В это время я получил телеграмму от брата, что мне нужно быть в Петербурге по поводу возобновления “Вакулы”. Не помня себя от счастья хоть на один день уйти из омута лжи, фальши, притворства, в который я попался, поехал я в Петербург. При встрече с братом все то, что я скрывал в глубине души в течение двух бесконечных недель, – вышло наружу. Со мной сделалось что-то ужасное, чего я не помню. Когда я стал приходить в себя, то оказалось, что брат успел съездить в Москву, переговорить с женой и с Рубинштейном и уладить так, что он повезет меня за границу, а жена уедет в Одессу, но никто этого последнего знать не будет. Во избежание скандала и сплетней брат согласился с Рубинштейном распустить слух, что я болен, еду за границу, а жена едет вслед за мной.

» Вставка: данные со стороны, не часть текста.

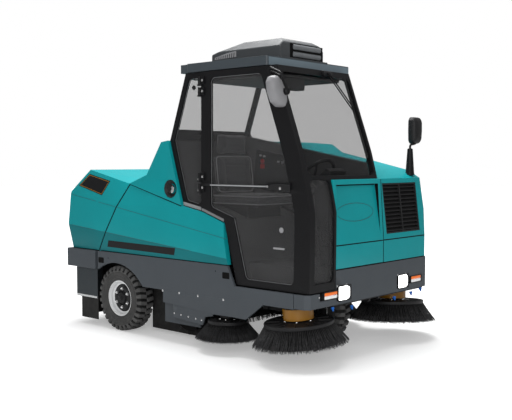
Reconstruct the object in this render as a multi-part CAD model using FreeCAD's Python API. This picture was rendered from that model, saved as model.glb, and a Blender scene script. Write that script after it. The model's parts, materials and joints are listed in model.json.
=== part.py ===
import FreeCAD, Part
import math
import os

# A compact ride-on road sweeper: three wheels, a cab on the right, an engine hood at the
# left front, a hopper at the rear that swings up to empty, and four side brushes.
# Millimetres, +X forward, +Y to the machine's left, +Z up. The origin is on the ground,
# in the middle of the overall length and width.

# Driving sizes of the whole machine
BODY_LENGTH = 2656.0
BODY_WIDTH = 1544.0
ROOF_TOP_Z = 2120.0
REAR_OVERHANG = 660.0
FRONT_OVERHANG = 510.0
SHEET = 20.0
RUN_GAP = 10.0
SEAM_GAP = 8.0
CUT_OVERRUN = 30.0
FIT_GAP = 0.3

# Wheels and tyres
TYRE_RADIUS = 270.0
TYRE_WIDTH = 160.0
TYRE_SHOULDER = 26.0
TREAD_DEPTH = 16.0
LUG_COUNT = 30
LUG_SHARE = 0.62
LUG_STAGGER_SHARE = 0.25
RIM_RADIUS = 148.0
RIM_LIP = 10.0
HUB_RADIUS = 62.0
AXLE_RADIUS = 30.0
AXLE_FLANGE_RADIUS = 60.0
SHAFT_FIT = 0.05
WHEEL_INSET = 108.0
DISC_WEB = 14.0
DISC_PLACE_SHARE = 0.12
HUB_LENGTH_SHARE = 0.7

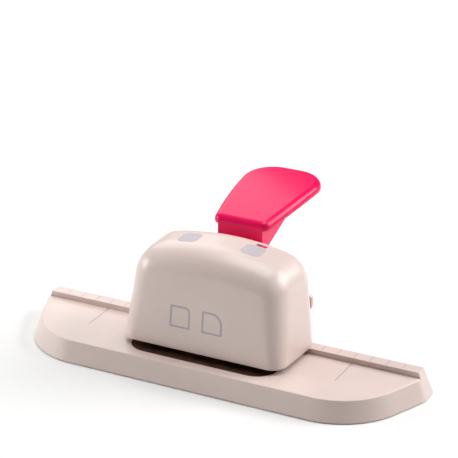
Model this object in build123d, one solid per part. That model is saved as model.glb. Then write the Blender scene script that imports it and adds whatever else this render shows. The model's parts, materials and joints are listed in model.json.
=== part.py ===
"""Corner rounder for paper and card: a lever-operated punch head on a long ruler tray.

The parts are laid out from the paper fence: X runs along it from its middle, Y points away
from the user, and Z is the height above the table. Each part is then moved by ORIGIN_Y, so
that the origin of the finished frame lies on the table under the middle of the whole object.
All sizes are in millimetres.
"""

import math
import os

from build123d import *

ORIGIN_Y = 18.15  # from the fence back to the middle of the object, front to back

# ---- Base ---------------------------------------------------------------------------------
SKIRT_GAP = 0.6  # table to the lower edge of the base
TRAY_TOP = 12.6  # table to the paper surface
FENCE_H = 3.3  # fence above the paper surface
FENCE_TOP = TRAY_TOP + FENCE_H
FENCE_DEPTH = 7.6  # ruler strip, front to back, at its top
FRONT_Y = -48.0  # front edge of the paper surface
END_X = 121.6  # half length of the paper surface at the fence
END_TILT = 22.3  # degrees that each end leans in towards the front
END_CORNER_Y = -2.0
FRONT_CORNER_R = 40.0
END_CORNER_R = 10.0
BASE_DRAFT = 20.5  # degrees, front and ends
REAR_DRAFT = 8.0
WALL = 2.4

HEEL_HALF_X = 43.0  # heel behind the head, which keeps the tool from tipping back
HEEL_REAR_Y = 27.0
HEEL_REAR_Z = 7.0
HEEL_CORNER_R = 12.0

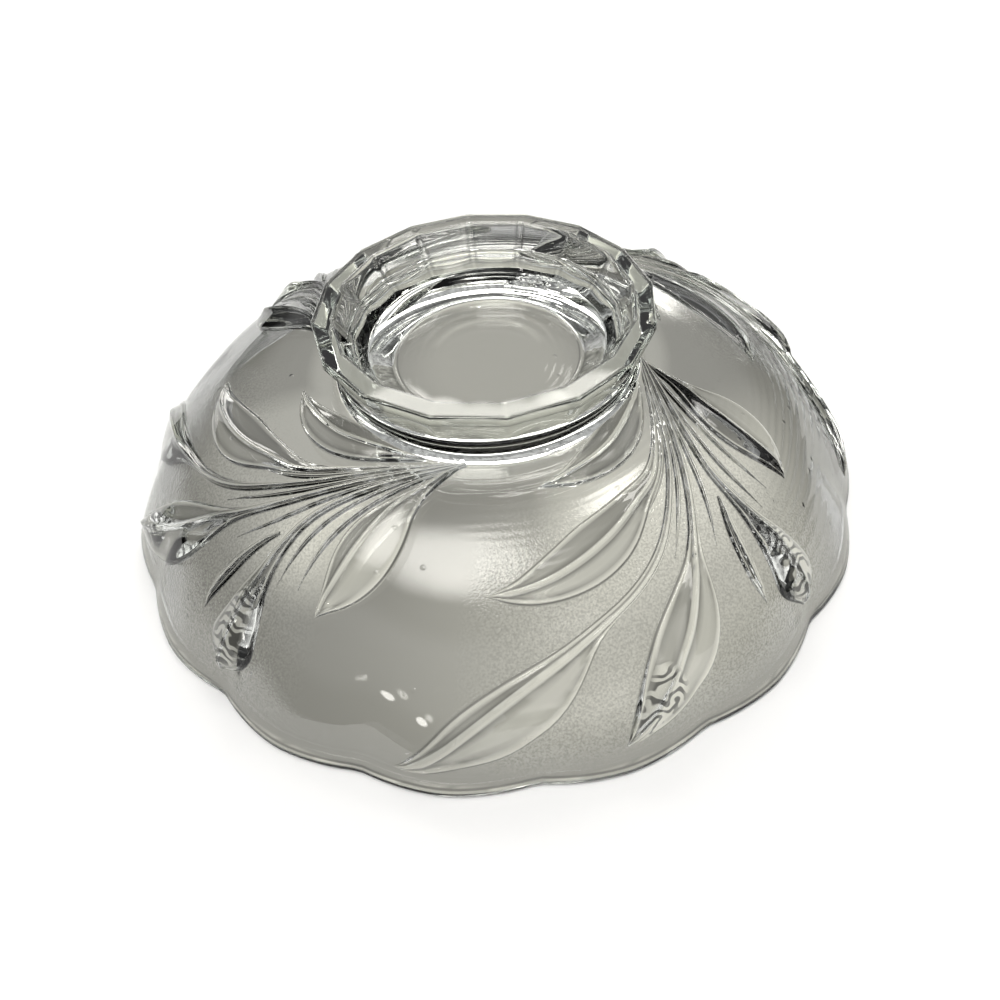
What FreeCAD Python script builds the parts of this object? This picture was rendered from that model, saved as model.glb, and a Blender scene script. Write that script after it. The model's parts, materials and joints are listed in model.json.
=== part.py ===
# A low footed bowl of clear pressed glass for floating candles.
# It is turned over, as photographed: the scalloped rim stands on the ground and the
# sixteen-sided foot points up. Z is up and the origin lies on the ground, below the foot's centre.
import FreeCAD, Part
import math
import os
from FreeCAD import Vector

# Bowl, from the ground at the rim to the flat that carries the foot
rim_radius = 130.0
bowl_height = 46.4
wall = 5.0
shoulder_radius_share = 0.792
shoulder_height_share = 0.668

# Scalloped rim: sixteen lobes between sharp notches, and a deeper notch under each leaf spray
lobe_count = 16
notch_depth = 2.6
deep_notch_depth = 3.6
deep_notch_turn = 49.5

# Collar that joins the bowl to the foot, with a flared root and a bead
collar_height = 9.6
collar_neck_radius = 50.0
collar_root_reach = 3.5
collar_base_radius = collar_neck_radius + collar_root_reach
flat_margin = 0.5
flat_radius = collar_base_radius + flat_margin
collar_root_height = 5.4
bead_swell = 1.2
bead_height = 3.6

# Hollow in the collar and the foot
collar_wall = 9.1
hollow_joint_radius = collar_neck_radius - collar_wall
ledge_step = 1.2
ledge_radius = hollow_joint_radius - ledge_step
ledge_height = 7.0
ledge_reach = 8.2
disc_radius = ledge_radius - ledge_reach

# Sixteen-sided foot that ends in a flange
panel_count = 16
foot_height = 12.4
foot_step = 1.0
foot_neck_radius = collar_neck_radius + foot_step
foot_flare = 3.6
foot_top_radius = foot_neck_radius + foot_flare
flange_overhang = 0.9
flange_radius = foot_top_radius + flange_overhang
flange_thickness = 3.2
flange_bevel = 0.6
ring_width = 8.3
mouth_radius = flange_radius - ring_width
mouth_bevel = 1.0
foot_turn = 6.4

# Leaf sprays: raised glass, where the half of a leaf ahead of its midrib stands higher
spray_count = 4
high_relief = 1.8
low_relief = 1.0
spray_clearance = 0.5
leaf_hem = 1.5
overrun = 1.0

# Leaves of one spray as shares of the rim radius, in the quarter left of and below the centre.
# Each row is a point of the midrib (x, y) and the leaf's width ahead of it and behind it there.
leaf_shares = (
    # Broad leaf behind the others
    ((-0.072, -0.402, 0.005, 0.005), (-0.108, -0.427, 0.008, 0.012), (-0.154, -0.462, 0.014, 0.026),
     (-0.208, -0.500, 0.028, 0.060), (-0.254, -0.546, 0.046, 0.085), (-0.300, -0.600, 0.046, 0.090),
     (-0.338, -0.650, 0.027, 0.064), (-0.377, -0.697, 0, 0)),
    # Long leaf that swells towards the deep notch
    ((-0.054, -0.396, 0.006, 0.006), (-0.246, -0.442, 0.008, 0.008), (-0.338, -0.469, 0.010, 0.009),
     (-0.415, -0.504, 0.012, 0.014), (-0.469, -0.550, 0.016, 0.020), (-0.519, -0.608, 0.034, 0.034),
     (-0.569, -0.665, 0.057, 0.064), (-0.603, -0.699, 0.056, 0.060), (-0.631, -0.724, 0, 0)),
    # Slight leaf in the fork
    ((-0.470, -0.512, 0.004, 0.004), (-0.531, -0.528, 0.013, 0.012), (-0.592, -0.556, 0.018, 0.016),
     (-0.638, -0.582, 0.010, 0.009), (-0.662, -0.600, 0, 0)),
    # Wide leaf that reaches the rim
    ((-0.054, -0.393, 0.006, 0.006), (-0.231, -0.418, 0.007, 0.007), (-0.385, -0.437, 0.009, 0.009),
     (-0.500, -0.441, 0.011, 0.013), (-0.608, -0.431, 0.018, 0.028), (-0.677, -0.420, 0.040, 0.060),
     (-0.738, -0.404, 0.057, 0.074), (-0.800, -0.374, 0.060, 0.066), (-0.862, -0.329, 0.044, 0.040),
     (-0.927, -0.262, 0, 0)),
    # Longest leaf, swept round below the rim
    ((-0.054, -0.390, 0.005, 0.005), (-0.231, -0.401, 0.006, 0.007), (-0.385, -0.407, 0.008, 0.008),
     (-0.500, -0.393, 0.009, 0.010), (-0.608, -0.360, 0.013, 0.010), (-0.708, -0.282, 0.015, 0.008),
     (-0.765, -0.206, 0.016, 0.020), (-0.808, -0.138, 0.018, 0.058), (-0.852, -0.057, 0.026, 0.080),
     (-0.890, 0.019, 0.032, 0.070), (-0.925, 0.100, 0.030, 0.038), (-0.943, 0.162, 0.016, 0.017),
     (-0.946, 0.219, 0, 0)),
    # Large leaf that curls up beside the foot
    ((-0.054, -0.387, 0.004, 0.004), (-0.231, -0.391, 0.006, 0.006), (-0.346, -0.384, 0.011, 0.012),
     (-0.446, -0.362, 0.028, 0.016), (-0.508, -0.319, 0.042, 0.033), (-0.569, -0.269, 0.057, 0.054),
     (-0.615, -0.219, 0.063, 0.060), (-0.654, -0.162, 0.056, 0.054), (-0.682, -0.104, 0.042, 0.041),
     (-0.698, -0.046, 0.022, 0.024), (-0.702, 0.012, 0, 0)),
    # Small leaf close to the foot
    ((-0.185, -0.360, 0.020, 0.020), (-0.215, -0.346, 0.033, 0.034), (-0.292, -0.315, 0.051, 0.050),
     (-0.354, -0.277, 0.055, 0.056), (-0.400, -0.231, 0.044, 0.050), (-0.438, -0.177, 0.025, 0.032),
     (-0.469, -0.106, 0, 0)),
)

full_turn = 360.0
quarter_turn = full_turn / spray_count
axis_foot = Vector(0, 0, 0)
axis_up = Vector(0, 0, 1)

os.makedirs("parts", exist_ok=True)


def at(radius, height):
    """A point of a profile that is turned about the axis."""
    return Vector(radius, 0, height)


def on_circle(radius, degrees, height=0):
    """A point on a level circle about the axis."""
    angle = math.radians(degrees)
    return Vector(radius * math.cos(angle), radius * math.sin(angle), height)


def revolve(edges):
    """The solid that a closed profile makes in a full turn."""
    face = Part.Face(Part.Wire(edges))
    return face.revolve(axis_foot, axis_up, full_turn)


def slope_between(start, end):
    """Slope below level of the straight line from start to end."""
    return math.atan2(start.z - end.z, end.x - start.x)


def falling_arc(start, start_slope, end):
    """Radius and centre of the arc to end that leaves start at start_slope below level."""
    radius = (end - start).Length / (2 * math.sin(slope_between(start, end) - start_slope))
    centre = start - at(radius * math.sin(start_slope), radius * math.cos(start_slope))
    return radius, centre


def arc_edge(centre, radius, slope_from, slope_to):
    """Part of a circle in the profile, between two slopes."""
    slopes = (slope_from, (slope_from + slope_to) / 2, slope_to)
    points = [centre + at(radius * math.sin(s), radius * math.cos(s)) for s in slopes]
    return Part.Arc(*points).toShape()


# The bowl's outside is a flat, a gentle arc and a rim arc that leave each other smoothly
flat_edge = at(flat_radius, bowl_height)
shoulder = at(rim_radius * shoulder_radius_share, bowl_height * shoulder_height_share)
shoulder_slope = 2 * slope_between(flat_edge, shoulder)
crown_arc, crown_centre = falling_arc(flat_edge, 0, shoulder)
rim_arc, rim_centre = falling_arc(shoulder, shoulder_slope, at(rim_radius, 0))


def slope_on_level(radius, level):
    """Slope of the rim arc's circle, grown or shrunk to radius, where it meets a level."""
    return math.acos((level - rim_centre.z) / radius)


def outside_profile(growth, level):
    """The bowl's outside, grown outwards, as edges from the axis to a level above the ground."""
    top = at(0, bowl_height + growth)
    bend = flat_edge + at(0, growth)
    end_slope = slope_on_level(rim_arc + growth, level)
    return [
        Part.LineSegment(top, bend).toShape(),
        arc_edge(crown_centre, crown_arc + growth, 0, shoulder_slope),
        arc_edge(rim_centre, rim_arc + growth, shoulder_slope, end_slope),
    ]


def dome(growth, level):
    """Solid below the grown outside and above a level."""
    edges = outside_profile(growth, level)
    low = edges[-1].Vertexes[-1].Point
    centre = at(0, level)
    edges.append(Part.LineSegment(low, centre).toShape())
    edges.append(Part.LineSegment(centre, edges[0].Vertexes[0].Point).toShape())
    return revolve(edges)


def scallops():
    """Upright block whose outline is the lobed rim, one arc for each lobe."""
    step = full_turn / lobe_count
    notches = []
    crests = []
    for k in range(lobe_count):
        turn = deep_notch_turn + step * k
        is_deep = k % (lobe_count // spray_count) == 0
        depth = deep_notch_depth if is_deep else notch_depth
        notches.append(on_circle(rim_radius - depth, turn, -overrun))
        crests.append(on_circle(rim_radius, turn + step / 2, -overrun))
    following = notches[1:] + notches[:1]
    arcs = [Part.Arc(*points).toShape() for points in zip(notches, crests, following)]
    return Part.Face(Part.Wire(arcs)).extrude(axis_up * (bowl_height + 2 * overrun))


def bowl():
    """Shell of even wall, cut to the lobed rim."""
    inside = dome(-wall, -overrun)
    shell = dome(0, 0).cut(inside)
    return shell.common(scallops())


def collar():
    """Ring on the bowl's flat: a flared root, a bead, and a hollow that steps at a ledge."""
    base = bowl_height
    top = base + collar_height
    bead_foot = top - bead_height
    root = at(collar_base_radius, base)
    neck = at(collar_neck_radius, base + collar_root_height)
    diagonal = math.sqrt(0.5)
    reach = collar_base_radius - collar_neck_radius
    middle_of_root = at(collar_base_radius - reach * diagonal,
                        base + collar_root_height * (1 - diagonal))
    bead_low = at(collar_neck_radius, bead_foot)
    bead_crest = at(collar_neck_radius + bead_swell, top - bead_height / 2)
    bead_top = at(collar_neck_radius, top)
    joint = at(hollow_joint_radius, top)
    ledge = at(ledge_radius, base + ledge_height)
    disc = at(disc_radius, base)
    return revolve([
        Part.Arc(root, middle_of_root, neck).toShape(),
        Part.LineSegment(neck, bead_low).toShape(),
        Part.Arc(bead_low, bead_crest, bead_top).toShape(),
        Part.LineSegment(bead_top, joint).toShape(),
        Part.LineSegment(joint, ledge).toShape(),
        Part.LineSegment(ledge, disc).toShape(),
        Part.LineSegment(disc, root).toShape(),
    ])


def polygon(radius, height):
    """Level sixteen-sided outline with its corners on a circle."""
    step = full_turn / panel_count
    corners = [on_circle(radius, foot_turn + step * k, height) for k in range(panel_count)]
    return Part.makePolygon(corners + corners[:1])


def tapered(radii, heights):
    """Solid with sixteen flat sides through level outlines at rising heights."""
    outlines = [polygon(radius, height) for radius, height in zip(radii, heights)]
    return Part.makeLoft(outlines, True, True)


foot_base = bowl_height + collar_height
foot_top = foot_base + foot_height
flange_base = foot_top - flange_thickness
mouth_base = foot_top - mouth_bevel


def foot_hollow():
    """Panelled hollow that widens from the collar's joint to a bevelled mouth."""
    across_corners = 1 / math.cos(math.pi / panel_count)
    radii = (hollow_joint_radius, mouth_radius, mouth_radius + mouth_bevel)
    corner_radii = [radius * across_corners for radius in radii]
    return tapered(corner_radii, (foot_base, mouth_base, foot_top))


def foot():
    """Sixteen-sided pedestal that flares from the collar to the flange."""
    pedestal = tapered((foot_neck_radius, foot_top_radius), (foot_base, flange_base))
    return pedestal.cut(foot_hollow())


def foot_flange():
    """Sixteen-sided standing ring with bevelled edges."""
    radii = (flange_radius, flange_radius, flange_radius - flange_bevel)
    ring = tapered(radii, (flange_base, foot_top - flange_bevel, foot_top))
    return ring.cut(foot_hollow())


def plan_curve(points):
    """Smooth level curve through a row of points."""
    curve = Part.BSplineCurve()
    curve.interpolate(points)
    return curve


def leaf_curves(shares):
    """Midrib of a leaf and its edges ahead and behind, each from the stem to the tip."""
    ribs = [Vector(x, y, 0) * rim_radius for x, y, ahead, behind in shares]
    midrib = plan_curve(ribs)
    edge_ahead = []
    edge_behind = []
    for rib, (x, y, ahead, behind) in zip(ribs, shares):
        along = midrib.tangent(midrib.parameter(rib))[0]
        across = Vector(along.y, -along.x, 0)
        edge_ahead.append(rib + across * (ahead * rim_radius))
        edge_behind.append(rib - across * (behind * rim_radius))
    return midrib.toShape(), plan_curve(edge_ahead).toShape(), plan_curve(edge_behind).toShape()


def half_leaf(edge, midrib, layer):
    """One side of a leaf: the relief layer inside the outline between an edge and the midrib."""
    stem = Part.LineSegment(midrib.Vertexes[0].Point, edge.Vertexes[0].Point).toShape()
    block = Part.Face(Part.Wire([stem, edge, midrib])).extrude(axis_up * (bowl_height + high_relief))
    return layer.common(block)


def relief_layer(relief):
    """Layer of glass on the bowl's outside, from the collar's root to just above the ground."""
    layer = dome(relief, leaf_hem).cut(dome(0, 0))
    inner = Part.makeCylinder(collar_base_radius + spray_clearance, bowl_height + relief + overrun)
    return layer.cut(inner)


def leaf_spray():
    """Seven leaves that fan out from one stem, each stepped at its midrib."""
    high_layer = relief_layer(high_relief)
    low_layer = relief_layer(low_relief)
    halves = []
    for shares in leaf_shares:
        midrib, edge_ahead, edge_behind = leaf_curves(shares)
        halves.append(half_leaf(edge_ahead, midrib, high_layer))
        halves.append(half_leaf(edge_behind, midrib, low_layer))
    return halves[0].multiFuse(halves[1:])


def save(name, solids):
    """Writes one sub-part and prints what it holds."""
    shape = solids[0] if len(solids) == 1 else Part.makeCompound(solids)
    shape.exportStep("parts/" + name + ".step")
    print(name, "solids", len(shape.Solids), "volume", round(shape.Volume), "valid", shape.isValid())


save("bowl", bowl().Solids)
save("collar", collar().Solids)
save("foot", foot().Solids)
save("foot_flange", foot_flange().Solids)
spray = leaf_spray()
for k in range(spray_count):
    turned = spray.copy()
    turned.rotate(axis_foot, axis_up, quarter_turn * k)
    save("leaf_spray_" + str(k + 1), turned.Solids)
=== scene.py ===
# %% [markdown]
# A low footed bowl of clear pressed glass, turned over so that its scalloped rim stands on the
# table and its sixteen-sided foot points up. The real bowl is one pressing: a gob of hot glass is
# squeezed between an iron mould and a plunger, so every rib, leaf and panel is the same glass.
# This script starts from the construction model, which gives the place and size of everything.

# %% Load the construction model
import bpy
import bmesh
import json
import math
import numpy as np
from mathutils import Matrix, Vector

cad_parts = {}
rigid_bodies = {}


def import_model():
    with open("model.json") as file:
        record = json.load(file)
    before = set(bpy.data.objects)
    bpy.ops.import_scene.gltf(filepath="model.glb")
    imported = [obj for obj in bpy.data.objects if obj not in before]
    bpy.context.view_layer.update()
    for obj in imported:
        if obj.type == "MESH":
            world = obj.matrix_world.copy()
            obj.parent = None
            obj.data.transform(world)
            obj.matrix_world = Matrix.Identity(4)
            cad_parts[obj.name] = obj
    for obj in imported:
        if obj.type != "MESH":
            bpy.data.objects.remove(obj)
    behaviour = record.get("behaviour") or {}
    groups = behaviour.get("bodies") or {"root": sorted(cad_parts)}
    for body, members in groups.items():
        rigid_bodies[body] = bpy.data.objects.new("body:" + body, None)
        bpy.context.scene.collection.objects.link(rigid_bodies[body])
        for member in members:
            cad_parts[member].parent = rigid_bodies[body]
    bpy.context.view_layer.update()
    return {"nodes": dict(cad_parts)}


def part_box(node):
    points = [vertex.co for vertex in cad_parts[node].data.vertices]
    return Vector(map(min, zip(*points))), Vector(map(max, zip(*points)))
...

Теперь я очутился здесь среди чудной природы, но в самом ужасном моральном состоянии. Что будет дальше? Очевидно, я не могу возвратиться теперь в Москву. Я не могу никого видеть, я боюсь всех, наконец, я не могу ничем заниматься. Но и ни в какое другое место России я ехать не могу. Я даже боюсь отправиться в Каменку. Кроме семейства сестры, у которой есть уже большая дочь, там живет многочисленное семейство матери ее мужа, его братья, наконец, целая масса служащих при заводе и разных других лиц. Как они будут смотреть на меня! Что я буду им говорить! Наконец, я не могу теперь говорить ни с кем и ни о чем.
Мне нужно прожить здесь несколько времени, успокоиться самому и заставить немножко позабыть себя. Мне нужно также устроиться так, чтоб жена моя была обеспечена, и обдумать дальнейшие мои отношения к ней.
Мне нужны опять деньги, и я опять не могу обратиться ни к кому, кроме Вас. Это ужасно, это тяжело до боли и до слез, – но я должен решиться на это, должен опять прибегнуть к Вашей неисчерпаемой доброте. Чтобы привезти меня сюда, брат достал небольшую сумму по телеграфу от сестры. Они очень небогатые люди. Опять просить у них невозможно. Между тем, нужно было оставить денег жене, сделать разные уплаты и приехать сюда как нарочно в такое время, когда курс наш ужасен. Я надеялся, что Рубинштейн что-нибудь устроит мне в виде единовременного пособия. Надежда оказалась тщетной. Словом, я теперь дотрачиваю последние небольшие средства и в виду не имею ничего, кроме Вас.
Не странно ли, что жизнь меня столкнула с Вами как раз в такую эпоху, когда я, сделавши длинный ряд безумий, должен в третий раз обращаться к Вам с просьбой о помощи! О, если б Вы знали, как это меня мучит, как это мне больно! Если б Вы знали, как я был далек от мысли злоупотреблять Вашей добротой!
Я слишком теперь раздражен и взволнован, чтобы писать спокойно. Мне кажется, что все теперь должны презирать меня за малодушие, за слабость, за глупость. Я смертельно боюсь, что и в Вас промелькнет чувство, близкое к презрению. Впрочем, это результат болезненной подозрительности. В сущности, я знаю, что Вы инстинктом поймете, что я несчастный, но не дурной человек.